I was in stitches but I couldn't laugh out loud for fear that I might upset my daughter. Tö-mangos are serious business!
"Tö-mango," my daughter said, annoyed with her little brother. "Pink birds, daddy—"
And then the light went on. I had an Edison Moment. Flamingo! "Oh, you were saying flamingo."
She nodded her head, relieved, grinning so brightly that I could count every baby tooth of hers.
And then, I asked her if she knew why flamingos were pink.
She shook her head. "No . . . Why are they pink, daddy?"
"Because they like to eat shrimp."
And then her eyes went wide. Wider than you can possibly imagine. Wider still. Behind those bright beautiful eyes I saw awe. I saw adventure. I saw the plate of shrimps she had eaten the night before, reappear in her mind. I saw her count them with her eyes. She was elated.
She loves to eat shrimp. Can't eat enough of the shelly crustaceans.
"Tö-mangoes like shrimp, like me?"
"Yup. Just like you."
She turned it on me, and asked, "How many shrimps do they need to turn pink?"
I shrugged. "I don't know. How many do you think it takes?"
"100!" she exclaimed.
That was good enough for me.
"Will I turn pink too," she asked, "if I ate that many shrimps?"
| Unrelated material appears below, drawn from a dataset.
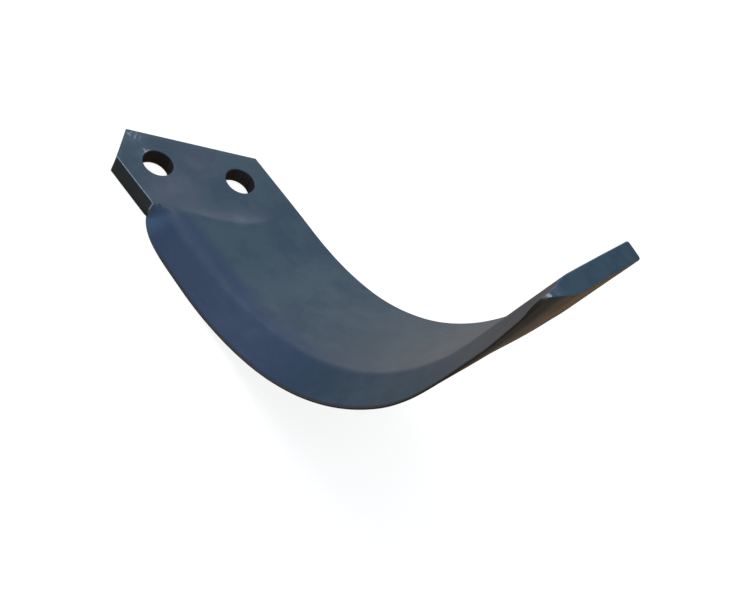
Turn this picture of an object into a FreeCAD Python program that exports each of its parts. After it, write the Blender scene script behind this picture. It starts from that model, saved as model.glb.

But she never gave me a chance to answer her. She skipped off and ran over to her mom to tell her that tö-mangoes eat shrimp. "Just like me!"
"Can we have shrimp for dinner? Please. But not the crunchy ones. Those are gross! And not the spicy ones. Those are hot! I like shrimp. Just shrimp."
I found a flamingo feather the other day. I gave it to her. It's sitting in a special place, right next to her Harry Potter wand, a curled up twig we found on one of our walks, right next to her books were her imagination sleeps until it flies off again.